At the end of Game 2, trailing by three, Coach Phil Jackson designed the final play to go to Derek Fisher, figuring the Nuggets would foul Bryant immediately. Fisher unleashed a desperate airball.
This was either an example of heady strategy or brain-dead coaching. Still not sure which.
But we do know the Lakers lost going with something other than their best, something other than one of the NBA’s all-time best when it comes to slamming the opposition’s face in the door.
Didn’t happen Saturday, mostly because Bryant didn’t let it happen. Just like in Game 1, he nailed down the Nuggets at the free-throw line, making 5 of 6 this time in the final 38.3 seconds.
And he did so despite the fact he couldn’t feel half his body.
“It really helped me, I swear to you,” Bryant said when asked about shooting the free throws amid the angry noise of Pepsi Center. “I couldn’t feel my legs one bit, not at all. And when they started chanting, it just reminded me what we’re playing for. You gotta man up, put these in the hole because of that.”
He wasn’t alone in manning up, two of Bryant’s lesser-proven teammates continuing to develop their playoff personas.
Pau Gasol finished with 20 points and 11 rebounds, eight of those points coming in the fourth quarter, including consecutive turnaround jumpers at a time when the Lakers were gasping for points.
“I didn’t have anything,” Bryant said. “I just laid on the baseline side and just tried to rest, and Pau made some big shots, bought me some time.”
Then there was Trevor Ariza, who again stole a late inbounds pass to finish the Nuggets. This is the sort of play that happens all the time at the YMCA. It now has occurred twice in the Western Conference finals in three games.
On Saturday, Ariza tipped the ball from Carmelo Anthony. In Game 1, he cut in front of Chauncey Billups. Both times, long-limbed Lamar Odom was guarding the player out of bounds.
The absurdity of this unlikely rerun had the media seriously asking the Lakers about their ability to prevent one of the most basic of basketball plays.
“It was kind of funny,” Ariza said. “It was pretty much the same thing, different players involved. But nobody on our team quit. We didn’t give up on the ball or none of that. We tried to fight all the way through.”
Added Walton: “There are a lot of hungry guys in here. We don’t want this to end with anything but a championship. We have to gut some of these games out, like we did tonight.”
That’s what this time of the season is about, playing on guts.

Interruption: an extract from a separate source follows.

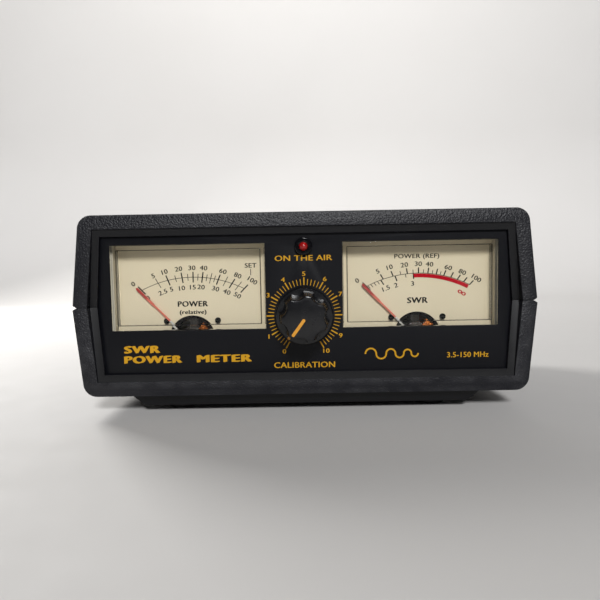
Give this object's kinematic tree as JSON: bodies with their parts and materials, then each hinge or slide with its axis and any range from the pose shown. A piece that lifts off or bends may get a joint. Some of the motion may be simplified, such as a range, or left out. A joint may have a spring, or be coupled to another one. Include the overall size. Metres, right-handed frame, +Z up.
{
  "type": "swr meter",
  "caption": "Desktop standing-wave and power meter with two dial windows, a calibration knob, an indicator lamp and coaxial sockets at the back.",
  "frame": {"origin": "on the desk, under the middle of the whole meter from knob to sockets", "axes": "+X to the right of someone who faces the panel, +Y from the panel to the sockets, +Z up"},
  "size_m": [0.155, 0.117, 0.0681],
  "materials": {
    "case_plastic": "moulded grain",
    "panel_paint": "satin",
    "foot_rubber": "matt",
    "clear_acrylic": "clear, polished",
    "housing_plastic": "satin",
    "dial_paint": "cream, matt",
    "needle_paint": "red paint",
    "dark_screw": "blackened",
    "bright_steel": "bright",
    "winding_copper": "enamelled copper wire",
    "soft_iron": "turned",
    "magnet_alloy": "dark",
    "spring_bronze": "bright",
    "brass_plated": "plated",
    "knob_plastic": "gloss",
    "pointer_paint": "yellow-orange fill",
    "shaft_aluminium": "turned",
    "pot_can": "plated",
    "phenolic": "laminate",
    "red_epoxy": "tinted, glossy",
    "clip_plastic": "gloss",
    "socket_nickel": "nickel plate",
    "socket_resin": "brown resin",
    "contact_silver": "silver plate",
    "board_laminate": "phenolic laminate",
    "tinned_copper": "tinned",
    "tinplate": "tinned sheet",
    "diode_glass": "clear",
    "resistor_paint": "matt",
    "capacitor_ceramic": "matt",
    "wire_red": "insulation",
    "wire_white": "insulation"
  },
  "bodies": {
    "case": {"upper_case": "case_plastic", "lower_case": "case_plastic", "case_screws": "bright_steel", "rubber_feet": "foot_rubber", "front_panel": "panel_paint", "rear_panel": "panel_paint", "pot_bushing": "brass_plated", "pot_washer": "bright_steel", "pot_nut": "bright_steel", "pot_body": "pot_can", "pot_track": "phenolic", "pot_terminals": "tinned_copper", "led": "red_epoxy", "led_clip": "clip_plastic", "led_leads": "tinned_copper", "transmitter_socket": "socket_nickel", "antenna_socket": "socket_nickel", "transmitter_insulator": "socket_resin", "antenna_insulator": "socket_resin", "transmitter_contact": "contact_silver", "antenna_contact": "contact_silver", "socket_screws": "bright_steel", "socket_nuts": "bright_steel", "coupler_board": "board_laminate", "line_tracks": "tinned_copper", "coupler_trough": "tinplate", "detector_diodes": "diode_glass", "board_resistors": "resistor_paint", "bypass_capacitors": "capacitor_ceramic", "meter_wires": "wire_red", "knob_wires": "wire_white", "left_meter_cover": "clear_acrylic", "left_meter_housing": "housing_plastic", "left_dial_plate": "dial_paint", "left_dial_screws": "dark_screw", "left_core": "soft_iron", "left_magnet_yoke": "magnet_alloy", "left_bridges": "brass_plated", "left_hairspring": "spring_bronze", "left_meter_terminals": "brass_plated", "right_meter_cover": "clear_acrylic", "right_meter_housing": "housing_plastic", "right_dial_plate": "dial_paint", "right_dial_screws": "dark_screw", "right_core": "soft_iron", "right_magnet_yoke": "magnet_alloy", "right_bridges": "brass_plated", "right_hairspring": "spring_bronze", "right_meter_terminals": "brass_plated"},
    "knob": {"calibration_knob": "knob_plastic", "knob_pointer": "pointer_paint", "knob_set_screw": "bright_steel", "pot_shaft": "shaft_aluminium", "pot_wiper": "spring_bronze"},
    "left_pointer": {"left_needle": "needle_paint", "left_moving_coil": "winding_copper", "left_pivot_pins": "bright_steel"},
    "right_pointer": {"right_needle": "needle_paint", "right_moving_coil": "winding_copper", "right_pivot_pins": "bright_steel"}
  },
  "joints": [
    {"name": "calibration_turn", "type": "hinge", "parent": "case", "child": "knob", "pos_m": [0, -0.0444, 0.0331], "axis": [0, 1, 0], "range_deg": [-6, 294]},
    {"name": "left_needle_swing", "type": "hinge", "parent": "case", "child": "left_pointer", "pos_m": [-0.03944, -0.0394, 0.0235], "axis": [0, 1, 0], "range_deg": [-1, 90], "stiffness_Nm_per_rad": 0.00002},
    {"name": "right_needle_swing", "type": "hinge", "parent": "case", "child": "right_pointer", "pos_m": [0.03944, -0.0394, 0.0235], "axis": [0, 1, 0], "range_deg": [-1, 90], "stiffness_Nm_per_rad": 0.00002}
  ]
}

Well, that and making gigantic plays.
On Friday, James might have saved only Cleveland’s season with a three-pointer in the final second. A miss would have left the Cavaliers down two games to none going to Orlando.
“I texted him, told him it was a hell of a shot,” Bryant said. “We’re all friends. Everybody tries to make it out like this is a big thing. He does what he does in Cleveland. I do what I do here. But it’s good banter.”
No, it’s great banter and even greater theater. And these conference finals aren’t even halfway over.
There is still plenty of work to be done for the Lakers. Closing time isn’t near yet. But the Lakers have Bryant.